Bad Astronomy

Mike Griffin’s testimony to Congress

Yesterday, NASA head honcho Mike Griffin spoke to Congress about the airline safety survey NASA sponsored. This made headlines last week when the report conclusions were basically suppressed by NASA Associate Administrator of Institutions and Management Thomas S. Luedtke, who said that the results – which indicated a lot more safety issues in flying than previously thought – would undermine consumer confidence in the airline industry.

To Griffin’s credit, he repeatedly apologized for that statement, saying it was not true that NASA cares more about industry than citizens. Also to his credit, he said that the survey results would be released as much as possible, given the issues of anonymity and such for the participants. He stressed both of these items.

However, he repeated the one irksome thing he said in an earlier press statement:

I regret the impression that NASA would in any way put commercial interests in front of public safety.

To which I repeat what I said before: it wasn’t an impression. It’s what Luedtke actually said. What Griffin said was basically just spin.
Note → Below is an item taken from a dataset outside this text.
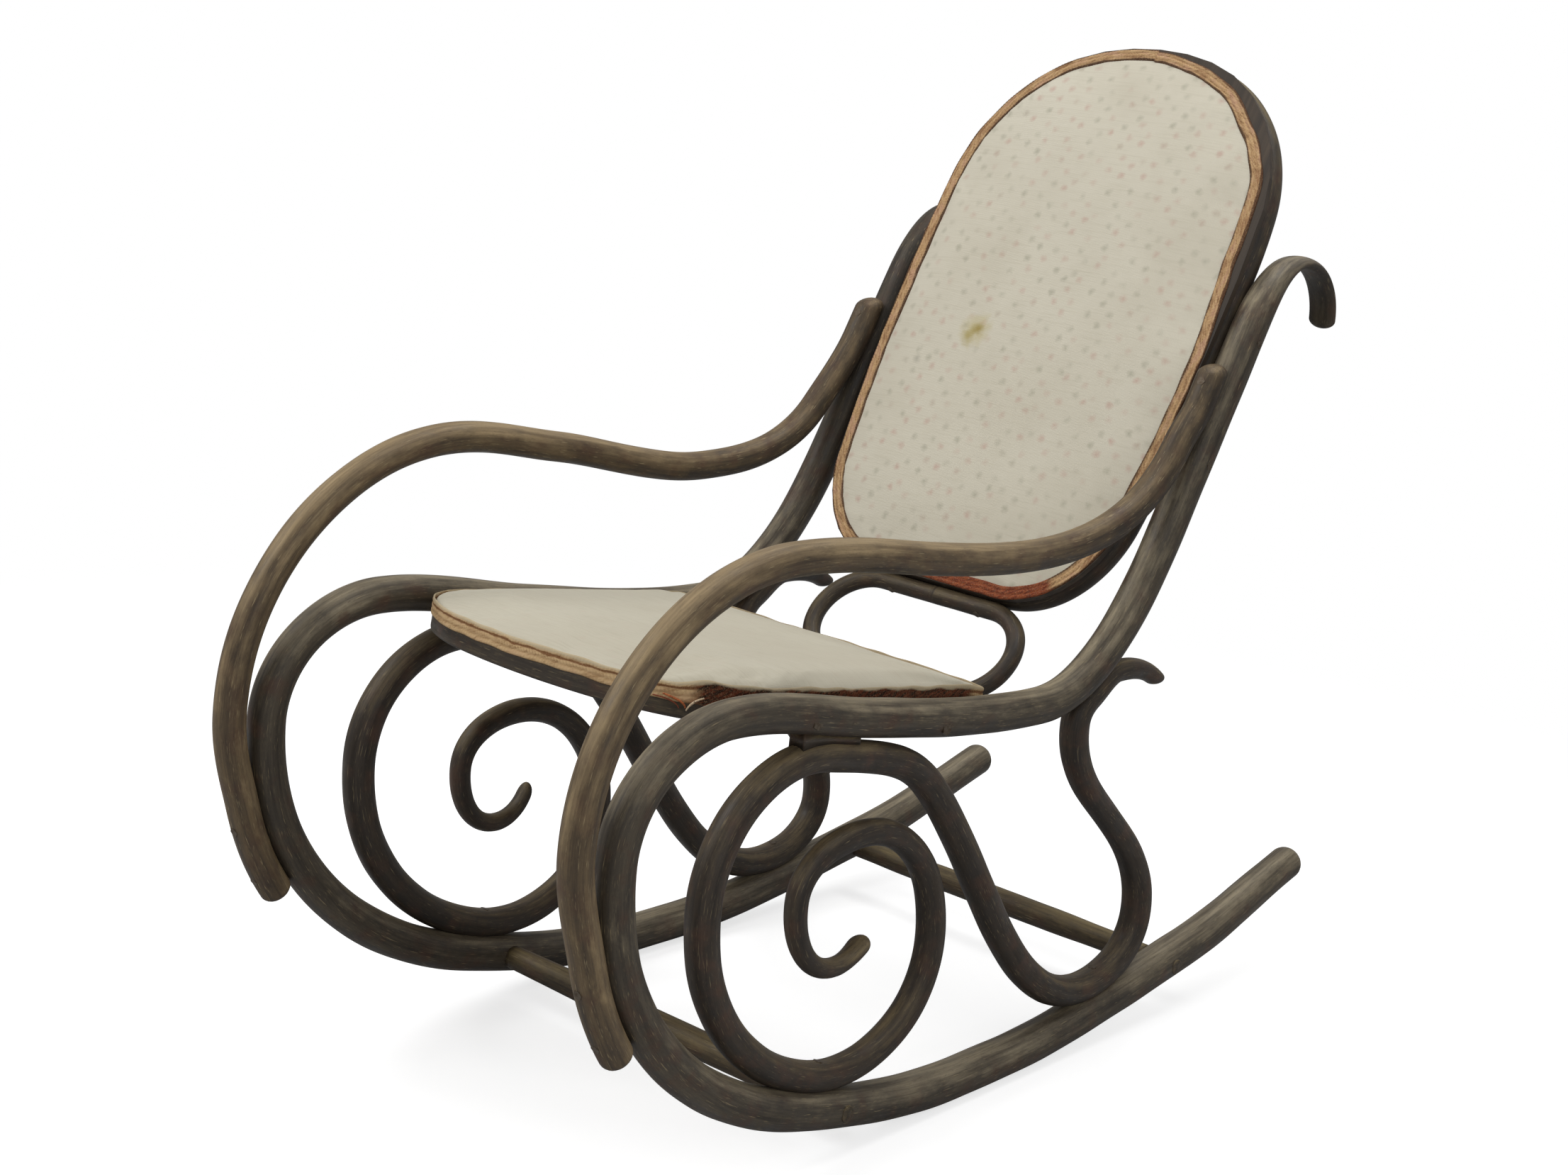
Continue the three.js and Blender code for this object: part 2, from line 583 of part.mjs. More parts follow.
// One side frame. The rail is bored, and the arm and the scroll are coped where they bed on it.
for (const [side, { sideways, frame }] of Object.entries(sides)) {
  const fasteners = fastenersOf({ sideways });
  const holes = Object.fromEntries(
    Object.entries(fasteners).map(([name, fastener]) => [name, holeFor(fastener)]),
  );
  const holesOf = (kind) => Object.entries(holes)
    .filter(([name]) => name.startsWith(kind))
    .map(([, hole]) => hole);
  const railCutter = rodAlong(railSections, rodSides, { grow: clearance });
  const armSections = sectionsAlong(
    armRouteOver(arm[side]), { startTip: arm.footTipLength, endTip: arm.endTipLength },
  );
  const scrollSections = sectionsAlong(
    scrollRouteFrom(scroll[side]), { startTip: scroll.tipLength, endTip: scroll.finialTipLength },
  );
  const scrollCutter = rodAlong(scrollSections, slimSides, { grow: clearance });
  frame.add(
    piece(`side_rail_${side}`, cutBy(rodAlong(railSections, rodSides), [
      mortiseAt(places.frontTenon), mortiseAt(places.rearTenon), ...Object.values(holes),
    ]), finish.wood),
    piece(`arm_${side}`, cutBy(
      rodAlong(armSections, slimSides, { cantShare: arm.endCantShare }),
      [railCutter, ...holesOf('arm_screw')],
    ), finish.wood),
    piece(`scroll_${side}`, cutBy(
      rodAlong(scrollSections, slimSides), [railCutter, ...holesOf('scroll_screw')],
    ), finish.wood),
    piece(
      `scroll_packer_${side}`, packerBetween(railCutter, scrollCutter, holes.scroll_screw_seat), finish.wood,
    ),
  );
  for (const [name, fastener] of Object.entries(fasteners)) {
    frame.add(fastenerAt(`${name}_${side}`, fastener));
  }
  sides[side].holes = holes;
}
chair.add(
  stretcherAt('front_stretcher', places.frontTenon),
  stretcherAt('rear_stretcher', places.rearTenon),
);

// The holes of some of the fasteners of both sides, seen from another frame.
function holesIn(frame, names) {
  return Object.values(sides).flatMap((side) => names.map(
    (name) => side.holes[name].clone().applyMatrix4(between(side.frame, frame)),
  ));
}

// A closed line from its right half, whose first and last knots lie on the middle line.
function mirrored(half) {
  const back = half.slice(0, -1).reverse();
  return routeThrough([...half, ...back.map((k) => knot(-k.u, k.v, -k.heading, k.broad))]);
}

// The outline of a closed line, moved inwards.
function outlineOf(route, inset) {
  return sectionsAlong(route, { closed: true }).map(({ u, v, heading }) => new THREE.Vector2(
    u + Math.sin(heading) * inset, v - Math.cos(heading) * inset,
  ));
}

function plateOf(outline, from, thick) {
  const plate = new THREE.ExtrudeGeometry(new THREE.Shape(outline), { depth: thick, bevelEnabled: false });
  plate.translate(0, 0, from);
  return plate;
}

// A closed band that follows an outline. Its section is a list of insets and heights.
function bandOn(outlineAt, section) {
  const lines = section.map(([inset, high]) => outlineAt(inset).map(({ x, y }) => [x, y, high]));
  return skinOver(lines[0].flatMap((_, i) => lines.map((line) => line[i])), lines.length, true);
}
function stripOn(outlineAt, inset, width, from, thick) {
  return bandOn(outlineAt, [
    [inset, from], [inset, from + thick], [inset + width, from + thick], [inset + width, from],
  ]);
}

// A cushion on an outline: sides that swell a little over their foot, then a crown.
// Each row gives a ring's width share, its share of the edge height and its share of the crown.
const cushionShares = [
  [0.985, 0, 0], [1, 0.5, 0], [0.985, 1, 0], [0.94, 1, 0.3], [0.84, 1, 0.6], [0.65, 1, 0.84], [0.4, 1, 0.96],
  [0.08, 1, 1],
];
function cushionOn(outline, from, edge, crown) {
  const middle = new THREE.Box2().setFromPoints(outline).getCenter(new THREE.Vector2());
  const points = cushionShares.flatMap(([width, edgeShare, crownShare]) => outline.map((corner) => {
    const place = corner.clone().sub(middle).multiplyScalar(width).add(middle);
    return [place.x, place.y, from + edge * edgeShare + (crown - edge) * crownShare];
  }));
  return skinOver(points, outline.length, false);
}

// The back: a closed bentwood ring screwed between the posts. A board, a pad and braid lie on its front.
const ringRoute = mirrored([
  knot(0, ring.crownHigh, 0, ring.rod),
  knot(ringHalf - ring.crownEndInset, ring.crownEndHigh, radians(ring.crownEndHeading), ring.rod),
  knot(ringHalf - ring.shoulderInset, ring.shoulderHigh, radians(ring.shoulderHeading), ring.rod),
  knot(ringHalf, ring.flankHigh, -quarter, ring.rod),
  knot(ringHalf - ring.waistInset, ring.waistHigh, radians(ring.waistHeading), ring.rod),
  knot(ring.footHalf, ring.footHigh, -2 * quarter, ring.rod),
  knot(0, ring.footHigh, -2 * quarter, ring.rod),
]);
const ringSections = sectionsAlong(ringRoute, { closed: true });
const boardFrom = ring.rod / 2 + clearance;
const boardEdge = back.boardInset - ring.rod / 2;
const coverFrom = boardFrom + back.boardThick + clearance;
const backBraidEdge = boardEdge + back.braidInset;
const backPadEdge = backBraidEdge + back.braidWidth + clearance;

// The lower loop: a thin closed rod under the ring, held by two screws driven up into it.
const loopStraight = lowerLoop.half - lowerLoop.bend;
const loopRoute = mirrored([
  knot(0, 0, 0, lowerLoop.rod),
  knot(loopStraight, 0, 0, lowerLoop.rod),
  knot(lowerLoop.half, -lowerLoop.depth / 2, -quarter, lowerLoop.rod),
  knot(loopStraight, -lowerLoop.depth, -2 * quarter, lowerLoop.rod),
  knot(0, -lowerLoop.depth, -2 * quarter, lowerLoop.rod),
]);
const loopSections = sectionsAlong(loopRoute, { closed: true });
const loopScrewOf = (sideways) => ({
  size: screw,
  head: new THREE.Vector3(sideways * loopScrews.half, -lowerLoop.rod / 2, 0),
  direction: new THREE.Vector3(0, 1, 0),
  length: lowerLoop.rod + screw.bite,
});
const loopHoles = Object.values(sides).map(({ sideways }) => holeFor(loopScrewOf(sideways)));
const ringCutter = rodAlong(ringSections, rodSides, { grow: clearance, closed: true });
ringCutter.applyMatrix4(between(ringFrame, loopFrame));
loopFrame.add(
  piece('lower_loop', cutBy(
    rodAlong(loopSections, loopSides, { closed: true }), [ringCutter, ...loopHoles],
  ), finish.wood),
  ...Object.entries(sides).map(
    ([side, { sideways }]) => fastenerAt(`loop_screw_${side}`, loopScrewOf(sideways)),
  ),
);
ringFrame.add(
  piece('back_ring', cutBy(rodAlong(ringSections, rodSides, { closed: true }), [
    ...holesIn(ringFrame, ['ring_screw_upper', 'ring_screw_lower']),
    ...loopHoles.map((hole) => hole.clone().applyMatrix4(between(loopFrame, ringFrame))),
  ]), finish.wood),
  piece('back_board', plateOf(outlineOf(ringRoute, boardEdge), boardFrom, back.boardThick), finish.board),
  piece('back_pad', cushionOn(
    outlineOf(ringRoute, backPadEdge), coverFrom, back.padEdge, back.padCrown,
  ), finish.fabric),
  piece('back_braid', stripOn(
    (inset) => outlineOf(ringRoute, inset), backBraidEdge, back.braidWidth, coverFrom, back.braidThick,
  ), finish.braid),
);

// The seat: a bent hoop of upright section bolted between the seat rails. A panel lies in a rebate
// of the hoop, the pad covers both, and braid runs round the edge.
function hoopOutline(inset) {
  const half = hoopHalf - inset;
  const rear = seat.rearBack - inset;
  const front = seat.frontForward - inset;
  const rearCorner = Math.max(seat.rearCorner - inset, seat.leastCorner);
  const frontCorner = Math.max(seat.frontCorner - inset, seat.leastCorner);
  const rearRun = half - rearCorner;
  const frontRun = half - frontCorner;
  return outlineOf(mirrored([
    knot(0, rear + seat.rearBow, 0, seat.hoopWidth),
    knot(rearRun, rear, -2 * Math.atan(seat.rearBow / rearRun), seat.hoopWidth),
    knot(half, rear - rearCorner, -quarter, seat.hoopWidth),
    knot(half, frontCorner - front, -quarter, seat.hoopWidth),
    knot(frontRun, -front, 2 * Math.atan(seat.frontBow / frontRun) - 2 * quarter, seat.hoopWidth),
    knot(0, -front - seat.frontBow, -2 * quarter, seat.hoopWidth),
  ]), 0);
}
const hoopFrom = seat.hoopRise - seat.hoopThick / 2;
const hoopTop = hoopFrom + seat.hoopThick;
const rebateEdge = seat.hoopWidth - seat.rebateWidth;
function hoopBlank() {
  const { hoopWidth: width, hoopRound: round } = seat;
  return bandOn(hoopOutline, [
    [0, hoopFrom + round], [0, hoopTop - round], [round, hoopTop], [width - round, hoopTop],
    [width, hoopTop - round], [width, hoopFrom + round], [width - round, hoopFrom], [round, hoopFrom],
  ]);
}
const rebate = plateOf(
  hoopOutline(rebateEdge - clearance), hoopTop - seat.panelThick - clearance, seat.panelThick + overrun,
);
seatFrame.add(
  piece('seat_hoop', cutBy(hoopBlank(), [
    rebate, ...holesIn(seatFrame, ['seat_bolt_front', 'seat_bolt_rear']),
  ]), finish.wood),
  piece('seat_panel', plateOf(
    hoopOutline(rebateEdge), hoopTop - seat.panelThick, seat.panelThick,
  ), finish.board),
  piece('seat_pad', cushionOn(
    hoopOutline(clearance), hoopTop + clearance, seat.padEdge, seat.padCrown,
  ), finish.fabric),
  piece('seat_braid', cutBy(stripOn(
    hoopOutline, -clearance - seat.braidThick, seat.braidThick, seat.braidRise, seat.braidHigh,
  ), holesIn(seatFrame, ['seat_bolt_front'])), finish.braid),
);

// The origin lies on the floor, under the middle of the chair.
const reach = new THREE.Box3().setFromObject(chair);
const middle = reach.getCenter(new THREE.Vector3());
chair.position.set(-middle.x, -middle.y, -reach.min.z);

export default chair;
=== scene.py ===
"""A bentwood rocking chair: stained and rubbed beech rods, with a padded back and seat edged in braid."""

import json

import bpy
import numpy as np
from mathutils import Matrix, Vector


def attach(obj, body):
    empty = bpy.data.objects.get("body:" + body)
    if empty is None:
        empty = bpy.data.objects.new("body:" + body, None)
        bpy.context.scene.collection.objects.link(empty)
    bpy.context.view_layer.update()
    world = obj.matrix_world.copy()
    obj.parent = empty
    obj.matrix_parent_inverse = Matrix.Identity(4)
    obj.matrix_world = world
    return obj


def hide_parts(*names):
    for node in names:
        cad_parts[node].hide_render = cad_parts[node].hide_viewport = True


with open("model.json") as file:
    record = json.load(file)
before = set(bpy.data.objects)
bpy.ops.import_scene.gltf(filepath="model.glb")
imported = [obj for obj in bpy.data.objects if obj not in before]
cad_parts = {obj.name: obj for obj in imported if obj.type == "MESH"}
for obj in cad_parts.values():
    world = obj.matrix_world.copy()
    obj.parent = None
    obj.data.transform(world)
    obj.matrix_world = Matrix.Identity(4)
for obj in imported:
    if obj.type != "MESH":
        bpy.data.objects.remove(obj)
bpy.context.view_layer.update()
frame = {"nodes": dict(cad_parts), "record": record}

# Side rails. Each is one beech rod, steamed and bent round into runner, front loop, seat rail,
# post and handle. It is turned round, swells along the runner and is planed flat at the handle.
# The dark stain has been rubbed thin by hands and feet, so the wood shows olive on the crests;
# on faces turned up the olive is partly painted top light.
MM = 0.001
soles = {m["name"]: np.array(m["pos_m"]) / MM for m in frame["record"]["mounts"]}
side_x, sole_y = soles["left_sole"][:2]
SIDES = {"left": 1, "right": -1}
RAIL = 36.0


def side_plane(sideways):
    """The plane of a side frame: its origin is the middle of the sole, its axes point back, up and left."""
    axes = np.array([[0.0, 1.0, 0.0], [0.0, 0.0, 1.0], [1.0, 0.0, 0.0]])
    return np.array([sideways * side_x, sole_y, 0.0]), axes


def knot(u, v, heading, broad, deep=None):
    """A place on a rod's middle line: back, up, its heading in degrees and its two diameters."""
    return np.array([u, v, np.radians(heading), broad, deep or broad])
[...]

Still, I thought Griffin did pretty well in his testimony, but one thing that troubled me was his repeated hedging on the quality of the survey. Several times he said that the methodology of the survey needed to be checked. Now, this really is something to look after: survey results can be skewed if the questions are slanted, the people answering them aren’t sampled well, and so on. But I’ll note that the contractor doing the survey was Battelle (scroll to the last line of that story), well-known for their experience and excellence in doing just this sort of survey work.

It sounded to my jaundiced ear that Griffin was possibly covering his, um, assets. Did he say that the survey methodology needs to be checked because he was hedging? By saying that, he can deflect blame for the results away from NASA and onto Battelle. Maybe I’m too cynical, but given how many times he repeated that statement, it just simply sounded suspicious.

So I give Griffin both a thumbs-up (for saying the data should be released) and a thumbs-down (for repeating the spin about “impression”) and a thumbs-sideways; he’s on probation for the methodology remarks until more data come in.